I'd actually prefer doing a buffet hot line every week but that's not the gig.


----------



## cheri (Apr 5, 2006)

Been gone for a while, but check this out Paper Mart Packaging Store - CARRY OUT BOXES
A lot of times I will check here first and compare to nashville and Jetro.


----------



## david jones (Jan 15, 2000)

Bags suck, trust me, too much labor. The best is a 3-comp box - sandwich or main, side, dessert. We buy 1.5 ounce cookie pucks and bake them or we buy clementines, baby apples and grape clusters.

Check out these boxes make from bagasse (how sexy) it's sugar cane fiber and it's compostable and sustainable. Pretty it ain't, but we use that as a selling point.
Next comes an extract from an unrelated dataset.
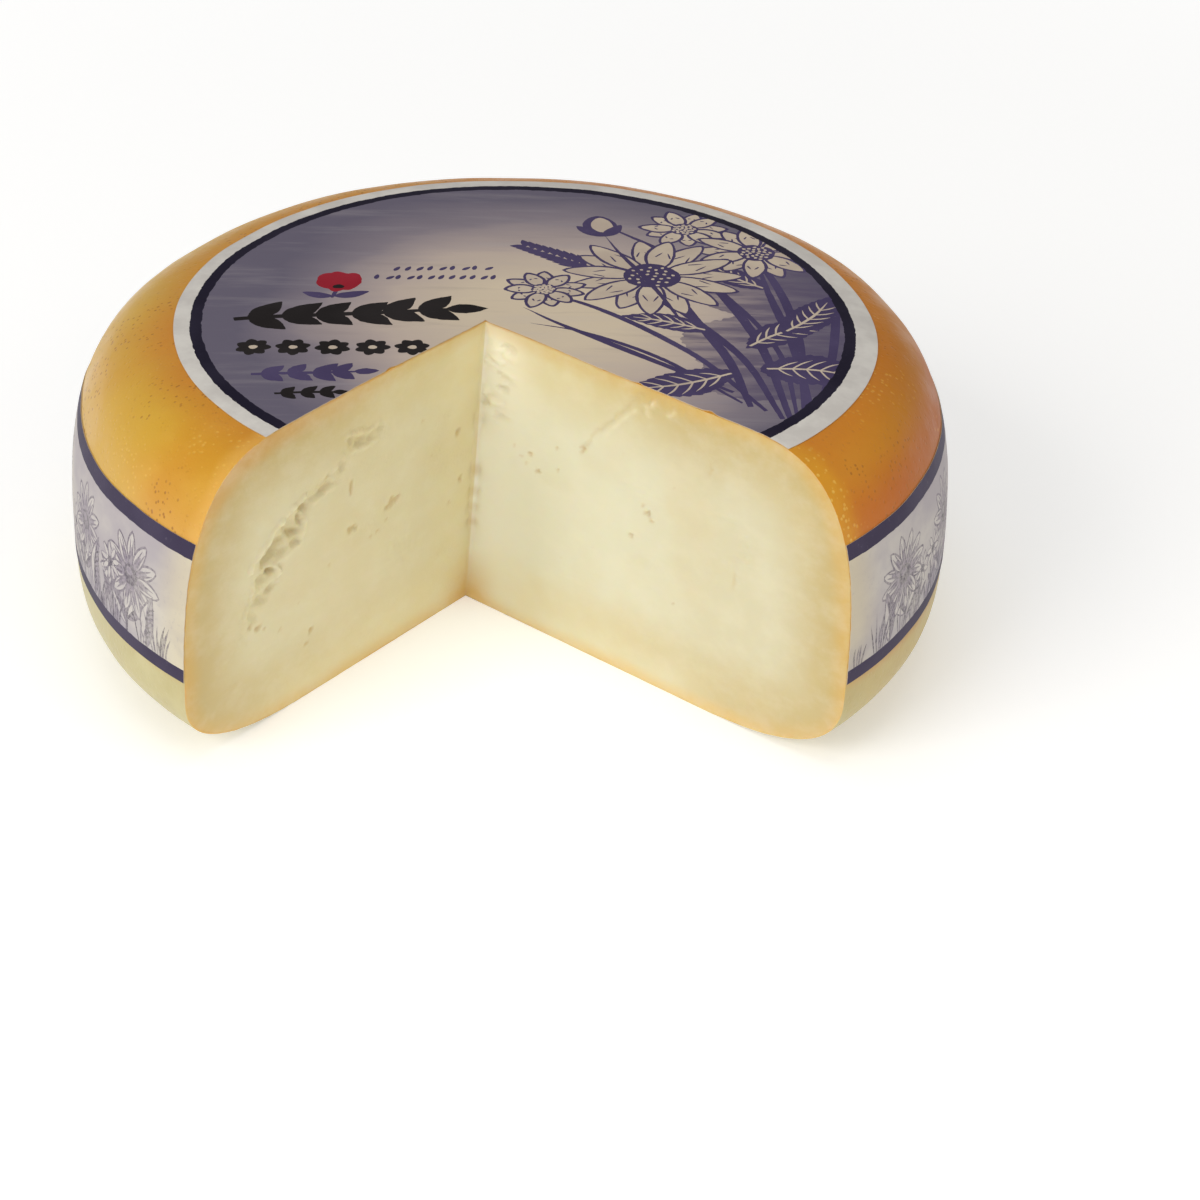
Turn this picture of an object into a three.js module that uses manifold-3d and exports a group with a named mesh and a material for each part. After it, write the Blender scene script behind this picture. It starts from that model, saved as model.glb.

Arrow Tableware - 103CHCB 10 Inch 3-Compartment Clamshell Boxes

I also love this company, they are my new best friends - great service and prices.

You'll never forget how much labor is in a sandwich until you do a box lunch order for a few thousand.


----------



## shroomgirl (Aug 11, 2000)

Thank you! Great sale price....so do they stay together or are they floppy?

Sandwiches are definately a PIA, same with individually packed lunches.....I'd much rather have a few buffet lines.....


----------